:: DATA EXCERPT ::
--- begin ---

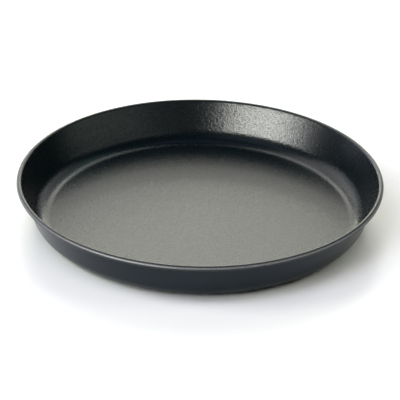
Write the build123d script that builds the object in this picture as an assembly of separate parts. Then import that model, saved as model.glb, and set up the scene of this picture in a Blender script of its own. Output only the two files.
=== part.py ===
from build123d import *
import math
import os

# A round pizza pan. One steel sheet, with a baked coat on each face, is pressed into a low
# dish with a flared wall, and its edge is curled outward round a steel wire. Lengths are in
# millimetres. The origin is the middle of the base, on the surface that the pan stands on,
# and +Z points up.

# The dish
rim_diameter = 320.0  # over the outside of the rolled rim
pan_height = 38.5  # from the table to the top of the rolled rim
wall_flare_degrees = 19.5  # how far the wall leans outward from upright
corner_radius = 16.5  # inside face, between the floor and the wall

# The sheet, from its inside face to its outside face
lining_thickness = 0.15
steel_thickness = 0.7
coat_thickness = 0.15

# The rolled rim
wire_diameter = 2.4
wire_clearance = 0.05  # all round the wire, inside the curl
wire_end_gap = 1.0  # between the two butted ends of the wire
curl_lip_gap = 0.3  # from the sheet's cut edge to the outside of the wall

# Depths below the inside face, square to the sheet
steel_depth = lining_thickness
coat_depth = steel_depth + steel_thickness
sheet_depth = coat_depth + coat_thickness

# The bead is the round section of the rolled rim. The inside face of the wall carries on
# round it, so its outside is the inside face of the sheet.
bead_radius = sheet_depth + wire_clearance + wire_diameter / 2
bead_centre_radius = rim_diameter / 2 - bead_radius
bead_centre_height = pan_height - bead_radius

# The wall's inside face touches the bead's circle where it starts to curl
flare = math.radians(wall_flare_degrees)
wall_top_radius = bead_centre_radius - bead_radius * math.cos(flare)
wall_top_height = bead_centre_height + bead_radius * math.sin(flare)

# The floor and the wall would meet in a sharp corner, and the corner's arc takes the same
# length off both
floor_height = sheet_depth
corner_turn_degrees = 90 - wall_flare_degrees
corner_setback = corner_radius * math.tan(math.radians(corner_turn_degrees) / 2)
sharp_corner_radius = wall_top_radius - (wall_top_height - floor_height) * math.tan(flare)
floor_radius = sharp_corner_radius - corner_setback
wall_length = (wall_top_height - floor_height) / math.cos(flare) - corner_setback

# The curl turns until the cut edge stands its gap off the outside of the wall
curl_turn_degrees = 360 - math.degrees(
    math.acos(1 - (sheet_depth + curl_lip_gap) / bead_radius)
)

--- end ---

:: WHAT IS REQUIRED ::
From the first line of the data through the line with "# and +Z points up.", quote each line exactly and add nothing else.

:: WRITTEN REPLY ::
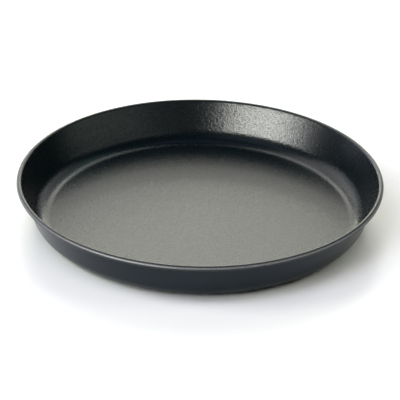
Write the build123d script that builds the object in this picture as an assembly of separate parts. Then import that model, saved as model.glb, and set up the scene of this picture in a Blender script of its own. Output only the two files.
=== part.py ===
from build123d import *
import math
import os

# A round pizza pan. One steel sheet, with a baked coat on each face, is pressed into a low
# dish with a flared wall, and its edge is curled outward round a steel wire. Lengths are in
# millimetres. The origin is the middle of the base, on the surface that the pan stands on,
# and +Z points up.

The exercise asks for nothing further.